Helen isn’t a bad person, and she doesn’t intentionally set out to deceive anyone. But Hugh’s parents have arranged for a private room for the daughter-in-law (now with a baby) they never met. Along with the private room come flowers and baskets of fruit. With just 17 cents to her name, Helen, drugged up to the eyeballs, finds it easier to go along with the case of mistaken identity.
But one thing leads to another, and Helen is taken to the Hazzard home. Surrounded with the loving, affluent family Helen doesn’t have, she goes along with the deception mainly for her son’s sake. Soon she’s in so deep, it’s impossible to say where this will end. Hugh’s parents have already been devastated by their son’s death, but they carry on knowing that they have a grandson. The story isn’t just about Helen anymore: she has other people to consider–people who will be brokenhearted again.
It’s not easy to step into someone else’s shoes and Helen makes a couple of errors; no one seems to notice–except for Hugh’s brother Bill who isn’t as blinded by grief as his parents.

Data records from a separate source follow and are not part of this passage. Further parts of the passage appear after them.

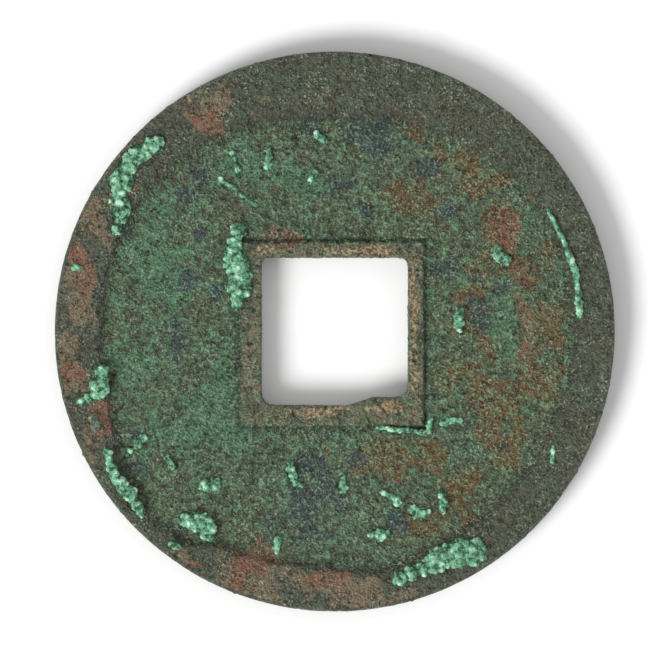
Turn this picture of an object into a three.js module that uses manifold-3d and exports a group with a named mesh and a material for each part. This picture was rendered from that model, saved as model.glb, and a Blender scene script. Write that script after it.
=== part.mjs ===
// A Chinese cash coin: a round cast bronze coin with a square hole, raised rims and crusts of green corrosion.
// Units are millimetres and +Z is up. The coin lies on its obverse with the plain reverse up.
// The origin is the coin's centre on the plane that it lies on. +Y is the top of the reverse, +X its right.
import * as THREE from "three";
import { mergeVertices } from "three/addons/utils/BufferGeometryUtils.js";
import Module from "manifold-3d";

const wasm = await Module();
wasm.setup();

// The casting
const COIN_DIAMETER = 24;
const RIM_THICKNESS = 1.4; // over both outer rims
const FIELD_THICKNESS = 0.85; // the plate between the two recessed fields
const RIM_SLOPE = 0.2; // run of the outer rim's inner wall
const EDGE_ROUND = 0.15; // worn corners of the coin's edge
const OBVERSE_RIM_WIDTH = 1.8;

// The flat top of the reverse's outer rim, which wear and a cold mould left uneven: [direction in degrees, width]
const REVERSE_RIM_WIDTHS = [
  [0, 1.45],
  [30, 1.45],
  [60, 1.8],
  [90, 2.1],
  [127, 1.75],
  [160, 1.75],
  [195, 1.75],
  [206, 1.4],
  [214, 0.75],
  [228, 0.6],
  [236, 0.8],
  [243, 1.5],
  [265, 1.7],
  [283, 1.35],
  [297, 1.6],
  [330, 1.6],
];

// The square hole, with the casting flash that the file left on the right half of its bottom edge
const HOLE_WIDTH = 6.25;
const HOLE_HEIGHT = 6.3;
const HOLE_CORNERS = { topLeft: 0.3, topRight: 0.4, bottomLeft: 0.6, bottomRight: 0.55 };
const FLASH_RISE = 0.35;
const FLASH_LENGTH = 2.6;
const FLASH_RAMP = 1.1;

// The inner rim around the hole: flat widths on its four sides, and its rise over the field
const INNER_RIM_WIDTHS = { left: 0.8, right: 0.6, top: 0.6, bottom: 0.8 };
const INNER_RIM_RISE = 0.2;
const INNER_RIM_SLOPE = 0.15;

// Where a crust climbs a rim it keeps this far from the rim's sloping wall
const CRUST_GAP = 0.3;

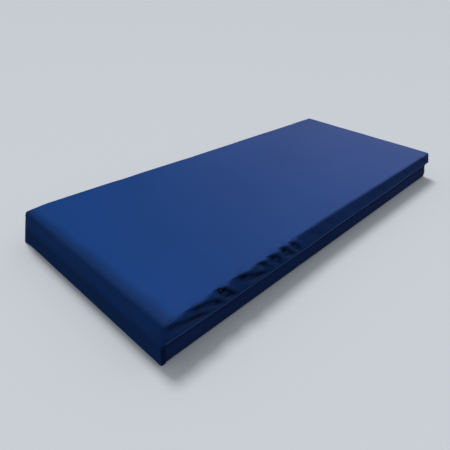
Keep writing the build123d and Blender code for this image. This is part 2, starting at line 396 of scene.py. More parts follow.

Then the louse who abandoned pregnant Helen, smelling money, reappears like a wolf hunting his prey.
The book starts slowly and it’s not until chapter 4 and the train trip that things take off, but then the book takes shape. In this noir tale, Helen’s life looks bleak but then Fate takes a hand with the death of Patrice, Hugh and their baby. Helen steps into Patrice’s shoes, but it’s an uneasy existence, and it seems just a matter of time before events comes crashing down on Helen. And Fate seems to deal Helen a cruel hand once again–giving her what she thought she wanted back in New York.
And here’s a fantastic quote about Fate–always central to noir:
What makes you stop, when you have stopped, just where you have stopped? What is it, what? Is it something, or is it nothing? Why not a yard short, why not a yard more? Why just there, where you are, and nowhere else?
Some say: It’s just blind chance, and if you hadn’t stopped there, you would have stopped at the next place. Your story would have been different then. You weave your own story as you go along.
But others say: You could not have stopped any place else but this even if you wanted to. It was decreed, it was ordered, you were meant to stop at this spot, and no other. Your story is there waiting for you, it has been waiting for you there a hundred years, long before you were born, and you cannot change a comma of it. Everything you do, you have to do. You are the twig, and the water you float on swept you here. You are the leaf and the breeze you were borne on blew you here. This is your story, and you cannot escape it; you are only the player, not the stage manager. Or so some say.
For this reader, Helen isn’t a particularly interesting character, but the plot is fantastic; when we meet Helen, she’s beaten down by life. The train wreck appears to flip Helen’s fortunes, but it seems unsavoury that anyone would profit from the death of a young married couple and their unborn child. Helen is never comfortable with the deception, she’s not a grifter looking for an easy buck–she’s waiting for the ax to drop. Again.
Oh, I think you may have sold me on this! That’s a terrific quote, quintessential noir – the sense of the protagonist being powerless in the face of destiny is beautifully expressed.
Yes it’s a wonderful quote. Had to include it. You’d like this I think.
Loved that one!
I’m off on The Ripliad 😀. Did you see Purple Noon, with Delon.
My two bits on fate from my blog:
It all seems so necessary and determined after the fact, as I have outlined in my earlier post on free will where I put forth Lichanos’ Iron Law of Historical Causation: Everything happened as it did because that’s what happened. I don’t like to quote Wittgenstein, but as he said in the Tractatus, “The universe is everything that is the case.” Doesn’t say squat about what is not the case. Or what would be the case if other things had not been the case. There is only what is now, which is the result of what was, in other words, karma.
I love the sound of this one.
I’m sure I’ve read a book with someone being taken for someone else like this and worming herself into a family. I can’t remember the title and it’s going to drive me crazy now.